The following year, Fink's wife Sandra also mastered the course with a girlfriend as her co-driver. Exhausted by their achievement, they turned in for the night at the Hotel Majestic in Castenedolo, outside Brescia, leaving the car outside in the car park. When they woke, it had disappeared. "I was incredulous and thought it would reappear," recalls Cottingham of the theft. "What often happens in Italy when cars are stolen under those circumstances is that it's a bit like the car has been kidnapped; they demand a ransom from the insurance company or the owner. That's what we all expected to happen but it didn't reappear." Until the police raid eight years later.
"We ended up paying loads of money for it but we were really happy to have it back. We negotiated the purchase for a client," says the restorer. "It was great that the chassis wasn't damaged because they could have cut it in two, they could have done anything. The body was stripped of paint, but apart from a few dents it was in pretty good condition."
Thirty years of travelling the world gathering vintage Ferrari parts ensured that Cottingham could carry out another perfect restoration. "What we didn't have, I sourced from my various contacts throughout the world. All the suspension and steering is original and correct stuff, indistinguishable from what was on the car when it was stolen. It has been a big effort for me, maybe my last total job, because I will be 67 in July. But I always say that..."

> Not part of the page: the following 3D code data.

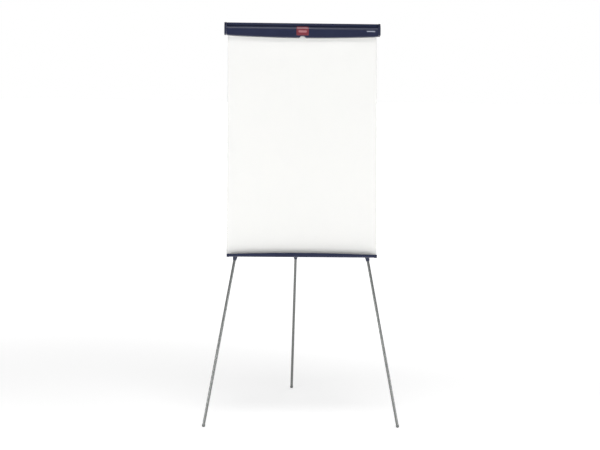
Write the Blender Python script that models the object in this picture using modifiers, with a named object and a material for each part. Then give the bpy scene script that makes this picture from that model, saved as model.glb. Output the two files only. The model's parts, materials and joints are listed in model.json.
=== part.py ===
"""Tripod flipchart easel: a leaning drywipe board, a sprung pad clamp, a pen tray and three telescopic legs.

The board is drawn in its own frame, an empty at the tray's lower edge that leans with the board: X to the right
seen from the front, Y back through the board, Z up along it, with the writing face at Y 0. Each leg is drawn in
a frame at its top pivot, with Z up along the leg.
"""
import math

import bmesh
import bpy
from mathutils import Matrix

NAME = "flipchart_easel"

# Driving dimensions, in metres and degrees.
LEAN = math.radians(10.4)           # the board's lean back from the vertical
TRAY_HEIGHT = 0.748                 # the board frame's height above the floor
FOOT_SPACING = 1.050                # front feet to rear foot, along Y
BOARD_HALF = 0.3375
BOARD_LOW = 0.0035
BOARD_TOP = 1.0550
BOARD_DEPTH = 0.0115
SHEET = 0.0005                      # the steel writing sheet
BACKING = 0.0004
TRIM = 0.0015
GAP = 0.0003                        # between pieces that touch

CLAMP_TOP = 1.0650
RAIL_HALF = 0.3424
CLAMP_HALF = 0.3537                 # over the end caps
HINGE_Y = -0.0120                   # the clamp jaw's hinge rod
HINGE_Z = 1.0400
SHOULDER = 0.0120                   # the jaw's rounded top, about the rod
JAW_HALF = 0.3420
JAW_WALL = 0.0018
JAW_END = 1.0065                    # the jaw's lower edge at its ends
JAW_SAG = 0.0085                    # how much lower the edge is at the middle
JAW_FRONT = -0.0225                 # the jaw's face above its lower edge
JAW_ROLL = 0.0030
NOTCH_HALF = 0.0140                 # the finger notch in the middle of the jaw's lower edge
NOTCH_RISE = 0.0070
NOTCH_ROUND = 0.0030
LUG_X = 0.3392                      # the outer lugs that the jaw turns on the rod with
INNER_LUG_X = 0.1000
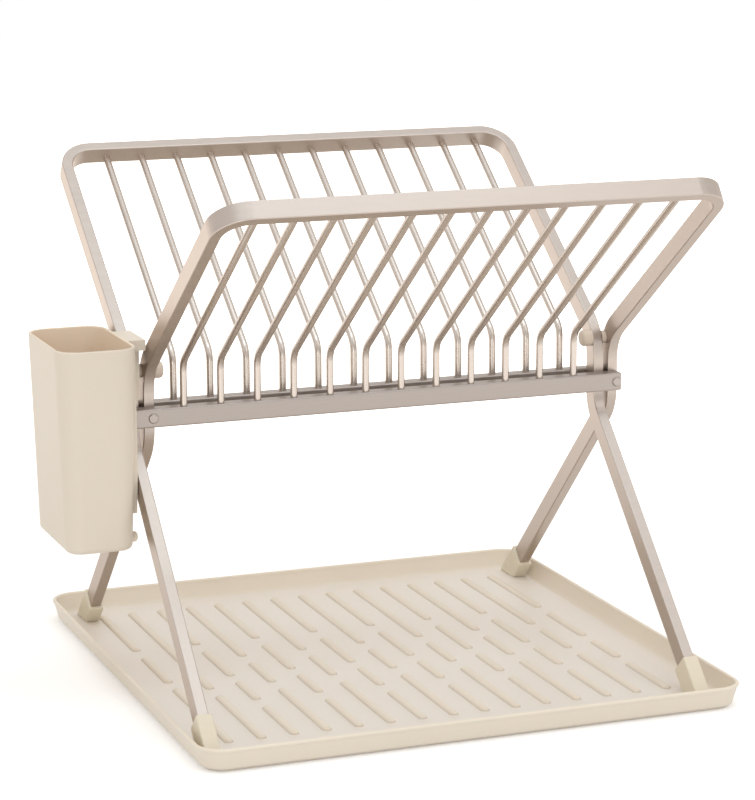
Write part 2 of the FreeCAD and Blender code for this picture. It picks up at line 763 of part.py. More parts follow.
for frame_name, turned in (("front", False), ("rear", True)):
    make_frame(frame_name + "_frame_bar", turned)
    make_rail(frame_name + "_rod_rail", turned)
    for index in range(ROD_COUNT):
        make_rod(frame_name + "_rod_" + str(index + 1).zfill(2), turned, index)
    for spot, place in zip(("inner", "outer"), rivet_places()):
        make_rivet(frame_name + "_rail_rivet_" + spot, turned, place)
    make_cap(frame_name + "_foot_cap_inner", turned, LEFT_OUT, LEFT_IN)
    make_cap(frame_name + "_foot_cap_outer", turned, RIGHT_IN, RIGHT_OUT)
make_pivot("left", False)
make_pivot("right", True)
make_tray()
make_holder()
doc.recompute()

for obj in doc.Objects:
    if "Invalid" in obj.State or "Error" in obj.State:
        raise RuntimeError("failed: " + obj.Name + " " + str(obj.State))
for body in bodies:
    shape = body.Shape
    if shape.isNull() or not shape.isValid() or len(shape.Solids) != 1:
        raise RuntimeError("bad shape: " + body.Label)
os.makedirs("parts", exist_ok=True)
for body in bodies:
    box = body.Shape.BoundBox
    body.Shape.exportStep("parts/" + body.Label + ".step")
    low = (round(box.XMin, 1), round(box.YMin, 1), round(box.ZMin, 1))
    high = (round(box.XMax, 1), round(box.YMax, 1), round(box.ZMax, 1))
    print(body.Label, low, high, round(body.Shape.Volume))
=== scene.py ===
import math

import bmesh
import bpy
from mathutils import Matrix, Vector


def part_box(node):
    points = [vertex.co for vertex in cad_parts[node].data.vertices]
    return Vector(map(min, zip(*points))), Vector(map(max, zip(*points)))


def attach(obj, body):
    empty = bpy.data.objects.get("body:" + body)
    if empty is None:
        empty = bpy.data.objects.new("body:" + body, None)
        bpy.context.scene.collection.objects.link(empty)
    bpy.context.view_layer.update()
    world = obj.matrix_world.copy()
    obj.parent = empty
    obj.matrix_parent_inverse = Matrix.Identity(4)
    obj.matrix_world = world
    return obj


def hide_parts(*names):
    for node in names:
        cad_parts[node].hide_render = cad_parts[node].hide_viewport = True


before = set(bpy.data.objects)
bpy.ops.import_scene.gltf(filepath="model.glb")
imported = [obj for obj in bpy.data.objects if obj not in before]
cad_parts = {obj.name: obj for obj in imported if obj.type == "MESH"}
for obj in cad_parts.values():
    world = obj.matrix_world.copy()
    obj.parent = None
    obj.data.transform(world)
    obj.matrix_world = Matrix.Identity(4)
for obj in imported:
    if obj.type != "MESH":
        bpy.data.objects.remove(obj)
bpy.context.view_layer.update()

bl_info = {
    "name": "Folding dish rack",
    "version": (1, 0, 0),
    "blender": (4, 5, 0),
    "location": "View3D > Sidebar > Dish rack",
    "description": "Makes the dish rack's plate rods and drip tray, and finishes the rest",
    "category": "Object",
}

MM = 0.001
FRAMES = ("front", "rear")
SIDES = ("left", "right")
LEG_ENDS = ("inner", "outer")


class RackSizes(bpy.types.PropertyGroup):
    """Sizes of the pieces that are made here, in metres."""

    rod_count: bpy.props.IntProperty(
        name="Rods", description="Plate rods on each frame", default=12)
    rod_pitch: bpy.props.FloatProperty(
        name="Rod pitch", description="From one rod's middle to the next",
        default=0.0275, subtype="DISTANCE")
    rod_radius: bpy.props.FloatProperty(
        name="Rod radius", description="Half the rod's thickness",
        default=0.00265, subtype="DISTANCE")
    rod_bend: bpy.props.FloatProperty(
        name="Rod bend", description="Radius of the rod's one bend",
        default=0.015, subtype="DISTANCE")
    rod_forward: bpy.props.FloatProperty(
        name="Rod forward", description="From the rack's middle plane to the rod's upright part",
        default=0.0125, subtype="DISTANCE")
    rod_offset: bpy.props.FloatProperty(
        name="Rod offset", description="How far the rods lie below the arms' middle plane",
        default=0.0032, subtype="DISTANCE")
    rod_low: bpy.props.FloatProperty(
        name="Rod foot", description="Height of the rods' lower ends, inside the rail",
        default=0.2007, subtype="DISTANCE")
    arm_angle: bpy.props.FloatProperty(
        name="Arm angle", description="The arms' lean from upright",
        default=math.radians(53.7), subtype="ANGLE")
    arm_kink: bpy.props.FloatProperty(
        name="Arm kink", description="Height at which the arms bend out",
        default=0.234, subtype="DISTANCE")
    arm_reach: bpy.props.FloatProperty(
        name="Arm reach", description="From the kink to the rods' upper ends",
        default=0.2245, subtype="DISTANCE")
    tray_lean: bpy.props.FloatProperty(
        name="Tray lean", description="How far the tray's wall leans out",
        default=0.004, subtype="DISTANCE")
    tray_wall: bpy.props.FloatProperty(
        name="Tray wall", description="Thickness of the tray's wall",
        default=0.0022, subtype="DISTANCE")
    tray_floor: bpy.props.FloatProperty(
        name="Tray floor", description="Height of the tray's floor",
        default=0.003, subtype="DISTANCE")
    tray_corner: bpy.props.FloatProperty(
        name="Tray corner", description="Radius of the tray's corners at the rim",
        default=0.020, subtype="DISTANCE")
    tray_roll: bpy.props.FloatProperty(
        name="Tray rim", description="Thickness of the rolled rim",
        default=0.0030, subtype="DISTANCE")
    rib_pitch: bpy.props.FloatProperty(
        name="Rib pitch", description="From one column of ribs to the next",
        default=0.0235, subtype="DISTANCE")
    rib_width: bpy.props.FloatProperty(
        name="Rib width", description="Width of a floor rib",
        default=0.0068, subtype="DISTANCE")
    rib_height: bpy.props.FloatProperty(
        name="Rib height", description="Height of a floor rib",
        default=0.0020, subtype="DISTANCE")
    cup_width: bpy.props.FloatProperty(
        name="Cup width", description="Width of the cutlery holder's cup at its rim",
        default=0.0574, subtype="DISTANCE")
    cup_depth: bpy.props.FloatProperty(
        name="Cup depth", description="Cup's size from front to back at its rim",
        default=0.1025, subtype="DISTANCE")
    cup_corner: bpy.props.FloatProperty(
        name="Cup corner", description="Radius of the cup's upright corners",
        default=0.016, subtype="DISTANCE")
    cup_lean: bpy.props.FloatProperty(
        name="Cup lean", description="How far the cup's walls lean in",
        default=math.radians(1.9), subtype="ANGLE")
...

Cottingham estimates that over the years he has restored 150 Ferraris in all, but with none other does he have a relationship quite like the one he has with the 1953 Vignale Spyder 166 MM.
The evening before this year's Mille Miglia, after Holy Mass is said in Brescia's Duomo Vecchio, the participants and race-followers will attend a spectacular gala dinner at Villa la Tassinara, overlooking Lake Garda. Then, late on Thursday night, under the proud gaze of David Cottingham the master restorer, the Ferrari that was born three times over will attack the Mille Miglia one more time.